Over-giving — Let Me Count The Ways…
Too Much Love and Romance Too Soon
By the second date you both say, “I love you.” By the third date you’re talking every night for hours. By the second week you’re writing love notes to each other on a daily basis. So where do you go from there? Only down.
Beth and Tony fell in love instantly. They were inseparable after one date. He bought flowers; she cooked dinners every night. He read love poems out loud to her. She always put love notes in his jacket pocket when he went to work.
Then one time he forgot the flowers. Beth was crushed. Then she forgot the note. Tony felt unloved. Resentment intruded into perfect love, and their relationship never recovered.
Too Much Commitment Too Soon
Volunteered, one-sided commitment signals desperation in a relationship. Men will do this, but more often, it’s a woman who will take this step out of some mixed-up fear of losing a man if she doesn’t, even though he’s made no commitment whatsoever. She’s ready to forsake all others without even being asked, just to prove her love, hoping this gesture will somehow bond him to her. It doesn’t.
Gifts Too Soon
When you bring the element of money into a relationship, you put pressure on someone. If you’re a man, she may misread your intentions and think you see the relationship as transactional, gifts for sex. Or, rather than being bothered by the gifts, she may come to expect an ongoing flow of them from you and be very disappointed if they’re not forthcoming.
One man told me, “The minute a woman starts giving me valuable things, I feel pressured.
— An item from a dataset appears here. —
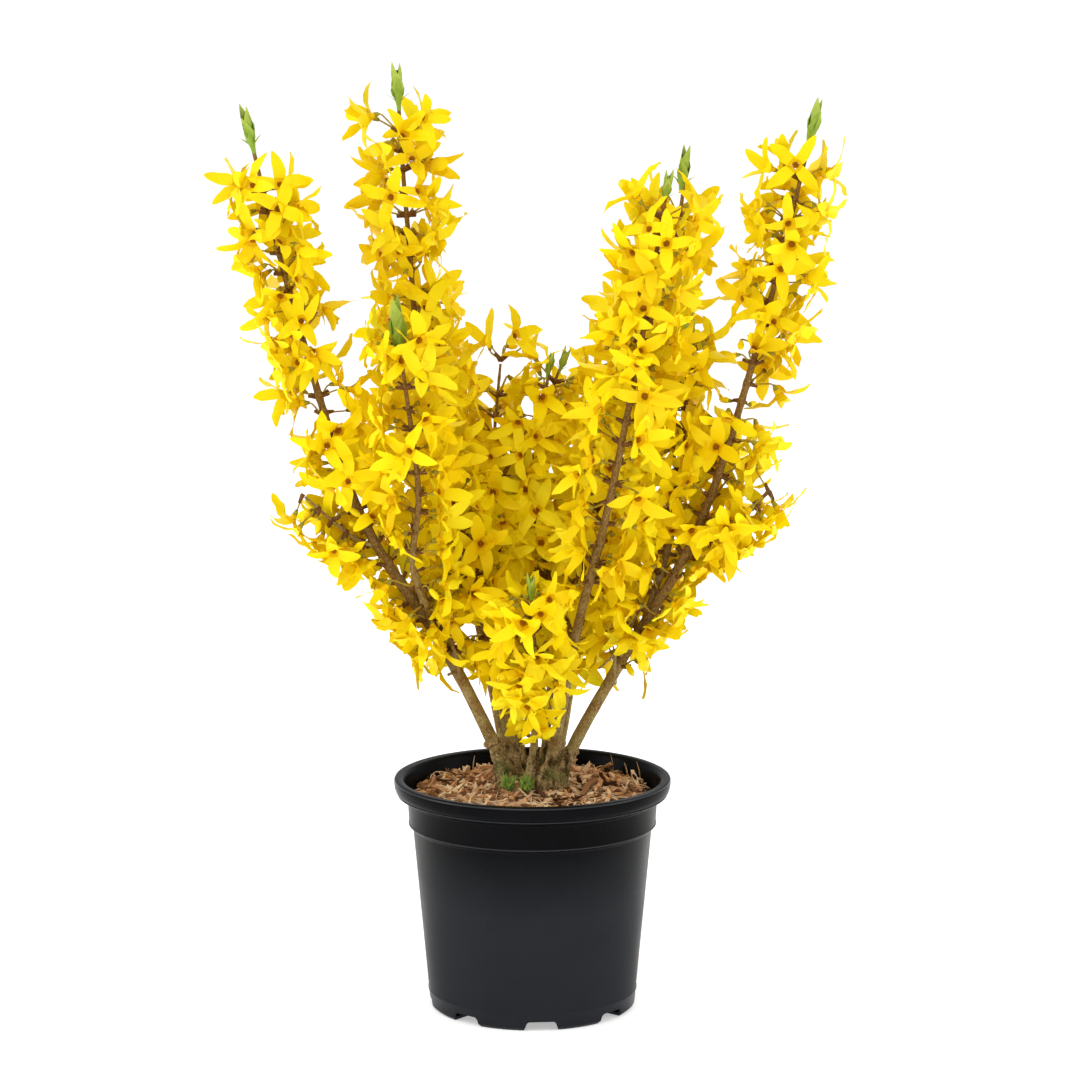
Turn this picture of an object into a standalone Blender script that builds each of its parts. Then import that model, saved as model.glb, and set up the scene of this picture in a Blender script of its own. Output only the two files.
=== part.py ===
"""A forsythia shrub in full flower, standing in a black three-litre nursery pot.

Metres, +Z up. The origin is the centre of the pot's flat underside, on the pot's own axis, and -Y is the
side that the shrub is seen from. The canes rise from one woody crown at the level of the growing medium.
Each cane is a bare bough up to its lowest flowers. Above that it is a mass: the same stem carried on, with
its side twigs, pairs of four-petalled flowers on short stalks at the nodes, and a green shoot at the tip.
"""

import math
import random
from bisect import bisect_left

import bmesh
import bpy
from mathutils import Matrix, Vector
from mathutils.bvhtree import BVHTree

MM = 0.001
SEED = 8
FIT_GAP = 0.3 * MM  # left between solids that touch on the real plant

# Pot: a three-litre container, 190 mm over the lip
POT_HEIGHT = 160 * MM
POT_FACETS = 48
LIP_RADIUS = 95 * MM
LIP_DEPTH = 15 * MM
LIP_ROLL = 3.5 * MM  # rounding of the lip's outer edge
LIP_BELLY = 2.2 * MM  # the lip draws in this much half way down
LIP_SPRING = 7 * MM  # and this much where it leaves the collar
COLLAR_RADIUS = 85.7 * MM
COLLAR_DEPTH = 21 * MM
COLLAR_DRAFT = 0.7 * MM
STEP_SLOPE = 2.5 * MM  # height of the slope between body and collar
BODY_TOP_RADIUS = 82.3 * MM
FOOT_RADIUS = 70.6 * MM
FOOT_CHAMFER = 2 * MM
WALL = 1.8 * MM
FLOOR = 2.5 * MM
MOUTH_FLARE = 2 * MM  # the inside opens by this much through the lip
LIP_FOOT = POT_HEIGHT - LIP_DEPTH
COLLAR_FOOT = LIP_FOOT - COLLAR_DEPTH

# Drain pockets: arches in the foot that let water out under the floor
POCKETS = 8
POCKET_TURN = math.radians(-85)
POCKET_INNER = 50 * MM
POCKET_WIDTH = 26 * MM
POCKET_TOP_WIDTH = 19 * MM
POCKET_HEIGHT = 6.5 * MM
POCKET_LEAN = 3 * MM
CUT_MARGIN = 4 * MM  # how far a cutter runs past the face it cuts
DRAIN_HOLE_RADIUS = 4 * MM
DRAIN_HOLE_INSET = 9 * MM

# Growing medium
SOIL_BELOW_LIP = 14.5 * MM
SOIL_FACETS = 32
SOIL_SWELL = 1.5 * MM
SOIL_RINGS = (0.80, 0.58)  # swollen rings, as shares of the radius at the wall
SOIL_ROUGHNESS = 1.2 * MM
MOUND_RADIUS = 32 * MM
MOUND_HEIGHT = 3.5 * MM
SOIL_TOP = POT_HEIGHT - SOIL_BELOW_LIP
MOUND_TOP = SOIL_TOP + MOUND_HEIGHT

# Crown: the woody stool that the canes spring from
CROWN_FOOT = MOUND_TOP + FIT_GAP
CROWN_FLARE_RADIUS = 27 * MM
CROWN_WAIST_RADIUS = 23 * MM
CROWN_TOP_RADIUS = 11.5 * MM
CROWN_WAIST = 7 * MM
CROWN_HEIGHT = 17 * MM
CROWN_SIDES = 14
CROWN_LOBES = 5
CROWN_SINK = 4 * MM  # the pieces reach this far below the flat cut before it is made
STUB_FLARE = 1.35
STUB_FLARE_LENGTH = 12 * MM
STUB_CLEARANCE = 1.2 * MM  # a cane leaves the crown where it stands this clear of the others
STUB_LIMIT = 55 * MM  # no stub is taller than this above the foot of the crown

# Wood
ROUTE_STEP = 3 * MM
TAPER = 0.85
BOUGH_SIDES = 8
BOUGH_STEP = 27 * MM
STEM_SIDES = 5
STEM_STEP = 34 * MM
TWIG_STEP_RADII = 10  # thin twigs have closer rings, this many times their radius apart
CROSS_TWIG_RADIUS = 1.2 * MM
CROSS_TWIG_RISE = 16 * MM
BUD_LENGTH = 24 * MM
BUD_RADIUS = 3.2 * MM
BUD_SIDES = 4
BUD_SHAPE = ((0.0, 0.5), (0.4, 1.0), (1.0, 0.12))  # shares of its length and of its radius
SHORTEST_SHOOT = 20 * MM  # a limb with less bare wood at its tip has no green shoot

# Flowers, larger than life because there are fewer than on the real shrub
PETALS = 4
PETAL_LENGTH = 26 * MM
PETAL_TIP_WIDTH = 10.5 * MM
THROAT_DEPTH = 1.2 * MM
NECK_RADIUS = 4.8 * MM
NECK_DEPTH = 3.8 * MM
STALK_LENGTH = (13 * MM, 23 * MM)
STALK_RISE = (-0.3, 0.6)
SWEEP = (-0.2, 0.45)  # how far the petal tips stand forward, as a share of their length
TILT = 0.5
DROOP = 0.1
NODE_SPACING = 18 * MM
FIRST_NODE = 7 * MM
NODE_WANDER = 0.6  # radians either side of the regular quarter turns
TRIES = 16  # ways that a flower is turned, each a little smaller, before its place is left empty
SMALLEST = 0.68

# Space kept round the flowers
PLUME_REACH = 45 * MM
SPACE_MARGIN = 3.2 * MM
LIMB_MARGIN = 2.5 * MM
SOIL_CLEARANCE = 24 * MM

CANES = {
    # name: route in mm from the crown to the tip, radius at the foot and at the tip, height where flowers begin,
    # bare shoot above the last flowers
    "left_outer": (
        ((-17, -1, 150), (-62, -5, 254), (-117, -8, 345), (-160, 0, 481), (-194, 10, 617)), 5.4, 1.2, 232, 50,
    ),
    "right_outer": (
        ((17, -1, 150), (63, -5, 246), (114, -8, 338), (158, 0, 480), (192, 10, 621)), 5.0, 1.2, 232, 54,
    ),
    "left_tall": (
        ((-9, 5, 150), (-34, 12, 270), (-72, 26, 412), (-85, 30, 540), (-92, 30, 646)), 4.2, 1.2, 280, 50,
    ),
    "right_tall": (
        ((12, 9, 150), (33, 28, 295), (57, 38, 388), (97, 47, 524), (105, 49, 589)), 4.2, 1.2, 272, 44,
    ),
    "right_front": (
        ((9, -10, 150), (30, -22, 265), (49, -38, 345), (71, -54, 460), (90, -60, 579)), 4.6, 1.2, 288, 32,
    ),
    "centre": (
        ((-3, 14, 150), (-31, 48, 280), (-26, 58, 345), (5, 62, 408), (14, 62, 446)), 3.6, 1.0, 246, 26,
    ),
    "centre_left": (((-11, 16, 150), (-20, 70, 276), (-27, 88, 368), (-22, 94, 452)), 3.4, 0.9, 244, 10),
    "centre_right": (((7, 17, 150), (14, 46, 263), (0, 68, 343), (9, 74, 403), (25, 76, 448)), 3.4, 0.9, 234, 26),
    "front_low": (((-3, -15, 150), (3, -28, 218), (0, -44, 277), (-1, -52, 311)), 3.2, 0.9, 192, 26),
    "back_left": (((-14, 12, 150), (-44, 78, 280), (-70, 112, 390), (-84, 126, 500)), 4.0, 1.0, 252, 34),
    "back_right": (((14, 14, 150), (40, 80, 280), (62, 112, 385), (78, 126, 490)), 4.0, 1.0, 252, 34),
    "back_low": (((0, 20, 150), (4, 72, 225), (6, 108, 290), (8, 132, 350)), 3.2, 0.9, 210, 26),
}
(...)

She looks like a needy woman who’s trying to buy love. When a woman gives me something expensive, it makes me feel as if an alien element has come into the relationship — the element of dollar value as opposed to love and caring. I also feel forced to keep up in some way.”
Also, no man wants to live the rest of his life with a spendthrift. Giving him an expensive gift (even for his birthday or Christmas) will just make him worry about how you’ll spend money if the two of you get married.
Too Much Information Too Soon
One way both men and women often give too much is by telling too much about themselves right away. Who wants to know how your mother or father mistreated you on the first date? (Or on the third or fourth date, for that matter)
How Over-giving Suffocates Love
It’s like over-watering a plant. You’re not sure how much to water it and your instincts tell you to nurture it, so you over-water it and kill it. Here’s how over-giving can kill a budding relationship:
You’ll come across as needy and desperate. You probably won’t get enough back, so you’ll feel cheated. You’ll be ignoring your own life to help the object of your affection with theirs. He or she will take you for granted and expect you to continue to do more and more for him.
In the extreme, doing too much can change who you are until the person he or she was attracted to in the first place is gone.
The worst part about giving too much is that the other person probably won’t just drop you. At least then you’d be free to start over. Instead, they will keep you on a string and not take you seriously, and you find yourself in “crazy love” relationship.
Self-test: Are You Doing Too Much For Love?
How do you know when you’re giving too much too soon? You call them more than they call you. You make all the plans, pay most of the time, or buy all the presents. You are always doing something for them, and you feel cheated and angry because the giving is not reciprocated. You sense they’re beginning to take you for granted. You feel desperate for their love and are worried about losing them.
Over-giving has already gotten to the “crazy love” stage if:
Your only happiness seems to be making them happy. You pour yourself into helping them succeed, even to the point of ignoring your own life. They’re beginning to pull away, and you keep doing more and more to get them to stay. Your friends say you’ve changed and they never see you anymore.
First Aid For Overgivers
If you’ve reached the “crazy love” stage, the relationship is probably beyond saving. See the “Letting Go” Section of the Library. If you haven’t gone that far, your relationship may be repairable. If you’ve just slipped and said, “I love you” too soon, or you’re a guy who’s given a gift too soon, or a woman who’s blurted out, “When are you going to call again?” by mistake, the relationship can be re-balanced with a little mid-course correction.
Again, think of the over-watered plant. All you can do is hold off on watering and hope. If you’ve started to smother the relationship, all you can do is step back and let it breathe. Don’t call. If you can, take a trip and send him or her just ONE postcard. If you can’t leave, just throw yourself into your work for a couple of weeks. It won’t hurt.
Give the relationship some space; allow some time to go by, and — above all — act happy.